Maxime Real del Sarte (1888-1954) was a French sculptor and political activist.

Biography

Early life
Maxime Real del Sarte was born on 2 May 1888 in Paris, France, as the son of the sculptor Louis Desire Real and Marie Magdeleine Real del Sarte. He was a cousin of the painter Thérèse Geraldy and was also related to the composer Georges Bizet. He graduated from the École des Beaux-Arts, and by 1911 was at the Académie Julian, where both his mother and an aunt were teachers. He served in World War I, and had his left arm amputated in 1916 after being wounded at Verdun on 29 January.

Sculpture
He was a member of the Société des Artistes Français and exhibited with them from early in his career. He won the Grand Prix national des Beaux-Arts in 1921 for Le premier toit . He designed over fifty war memorials in France, including the Monument aux morts des Armées de Champagne at the Ferme de Navarin at Suippes, which depicts both French and US soldiers (this design was also produced as a medallic plaque). He also designed many statues of Joan of Arc, including one in Rouen placed effectively on the site where she was executed (1928). Additionally, he designed busts for the Dukes of Guise and Orleans, and a monument to King Edward VII at Biarritz (1922).

Politics
He became involved with the right-wing Action française, where he became associated with Charles Maurras, Léon Daudet, Jacques Bainville, Maurice Pujo, Henri Vaugeois and Léon de Montesquiou.

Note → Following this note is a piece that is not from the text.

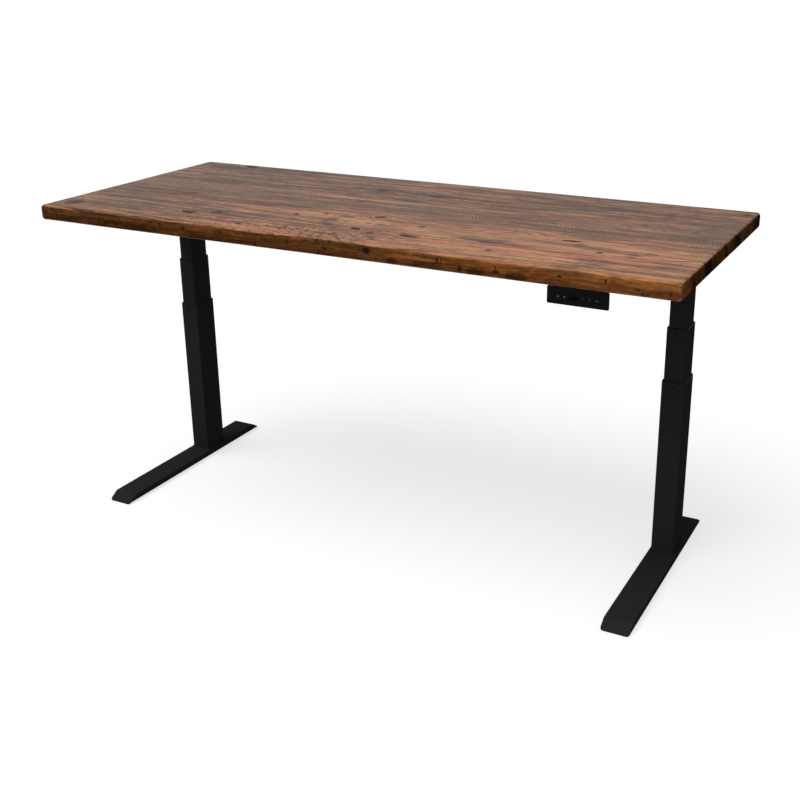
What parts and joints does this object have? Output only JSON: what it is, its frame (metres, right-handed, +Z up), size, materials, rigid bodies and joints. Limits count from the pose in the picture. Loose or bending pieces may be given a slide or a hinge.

He founded and led the royalist organisation Camelots du roi. He was a devout and fervent Roman Catholic and a huge admirer of Joan of Arc. When he found out that Francois Thalamas, a Professor at the Lycee Condorcet who was critical of Joan of Arc, was to give lectures at the Sorbonnes, he made sure to disrupt their course with his collaborators. He founded the organization "Les Compagnons de Jeanne d'Arc". He was wounded in an anti-parliamentary clash on 6 February 1934.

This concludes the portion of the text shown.